TASK REQUIREMENTS:
Give the number of lines containing the word "that", and nothing else.

AVAILABLE DATA:

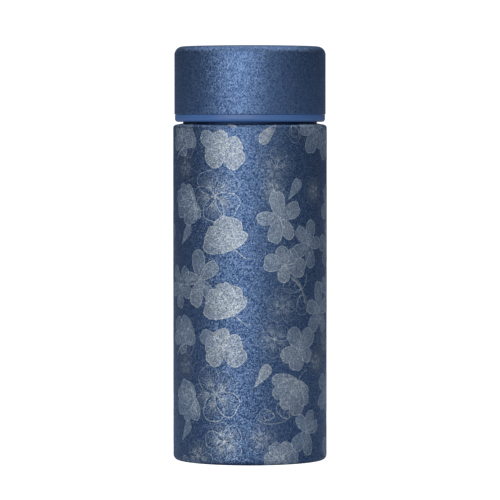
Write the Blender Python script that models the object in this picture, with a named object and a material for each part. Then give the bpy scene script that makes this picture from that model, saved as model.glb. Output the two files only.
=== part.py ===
"""A 200 ml double-walled vacuum bottle with a screw cap, as separate solids in one frame.

Metres, +Z up, origin at the centre of the foot. The turned pieces are spun about Z from their half
sections, and the two-start thread is a pair of helical ridges joined to the neck and to the cap.
"""

import math

import bmesh
import bpy

MM = 0.001

# Driving dimensions: the outside of the bottle and of its cap.
BODY_RADIUS = 28.0 * MM
SHOULDER_Z = 122.6 * MM
CAP_RADIUS = 27.55 * MM
CAP_TOP_Z = 150.9 * MM
RING_RADIUS = 27.35 * MM
RING_BOTTOM_Z = 123.1 * MM
RING_TOP_Z = 125.7 * MM
MOUTH_RADIUS = 19.2 * MM
LIP_Z = 137.2 * MM

# Sheet thicknesses and the gap left between neighbours that are welded or glued on the real bottle.
SHELL_WALL = 0.5 * MM
VESSEL_WALL = 0.4 * MM
FOIL_WALL = 0.2 * MM
GAP = 0.3 * MM

# Corners of the outside.
FOOT_CORNER = 1.8 * MM
FOOT_INNER_RADIUS = 24.2 * MM
SHOULDER_CORNER = 1.2 * MM
SHOULDER_RISE = 0.75 * MM
LAND_RADIUS = 24.4 * MM
LAND_RISE = 0.8 * MM
CAP_CORNER = 3.0 * MM
CAP_DOME = 0.35 * MM
RING_CORNER = 1.3 * MM

# Inner vessel.
VESSEL_RADIUS = 24.4 * MM
VESSEL_FLOOR_Z = 8.0 * MM
VESSEL_WELD_Z = 14.0 * MM
VESSEL_CORNER = 4.0 * MM
NECK_BOTTOM_Z = 119.5 * MM
FLARE_BOTTOM_Z = 111.0 * MM

# Two-start thread: one turn moves the cap by the lead.
THREAD_LEAD = 8.0 * MM
THREAD_STARTS = 2
NECK_WALL_RADIUS = 20.5 * MM
SKIRT_BORE_RADIUS = 22.0 * MM
THREAD_HEIGHT = 1.1 * MM
THREAD_BURIED = 0.35 * MM
THREAD_ROOT_WIDTH = 2.3 * MM
THREAD_CREST_WIDTH = 1.2 * MM
NECK_THREAD_Z = 126.6 * MM
NECK_THREAD_TURNS = 0.9
SKIRT_THREAD_TURNS = 0.6
THREAD_RUNOUT_TURNS = 0.06

# Cap mouldings.
DISC_Z = 139.2 * MM
DISC_THICKNESS = 1.8 * MM
SKIRT_OUTER_RADIUS = 24.4 * MM
COLLAR_WALL = 1.0 * MM
COLLAR_TOP_Z = 137.5 * MM
SPIGOT_DEPTH = 2.4 * MM
PLUG_RADIUS = 17.3 * MM
PLUG_BOTTOM_Z = 125.2 * MM
PLUG_WALL = 1.4 * MM

# Base pieces.
BASE_PLATE_Z = 3.9 * MM
DIMPLE_DEPTH = 1.0 * MM
DIMPLE_RADIUS = 5.0 * MM
EXHAUST_RADIUS = 1.2 * MM
GETTER_RADIUS = 4.0 * MM
GETTER_OFFSET = 13.0 * MM

OUTER_SEGMENTS = 48
INNER_SEGMENTS = 36
SMALL_SEGMENTS = 20
SHARP_ANGLE = math.radians(35)
WELD = 1e-6

BLUE_PAINT = (0.045, 0.105, 0.27)
BLUE_PLASTIC = (0.055, 0.14, 0.37)
STEEL = (0.62, 0.62, 0.63)
FOIL = (0.80, 0.80, 0.82)
GETTER_GREY = (0.25, 0.25, 0.27)
GLASS_GREEN = (0.35, 0.45, 0.40)
CAP_GREY = (0.42, 0.45, 0.50)
PLUG_WHITE = (0.75, 0.76, 0.78)
FOAM_WHITE = (0.88, 0.88, 0.87)
SILICONE = (0.72, 0.74, 0.76)


def clear_scene():
    for old in list(bpy.data.objects):
        bpy.data.objects.remove(old)


def make_material(name, colour, roughness, metallic=0.0):
    made = bpy.data.materials.new(name)
    made.use_nodes = True
    shader = made.node_tree.nodes["Principled BSDF"]
    shader.inputs["Base Color"].default_value = (*colour, 1.0)
    shader.inputs["Roughness"].default_value = roughness
    shader.inputs["Metallic"].default_value = metallic
    return made


def arc(centre, radius, start_deg, end_deg, steps):
    """Points (r, z) along a circular arc, both ends included."""
    points = []
    for i in range(steps + 1):
        angle = math.radians(start_deg + (end_deg - start_deg) * i / steps)
        points.append((centre[0] + radius * math.cos(angle), centre[1] + radius * math.sin(angle)))
    return points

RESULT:
2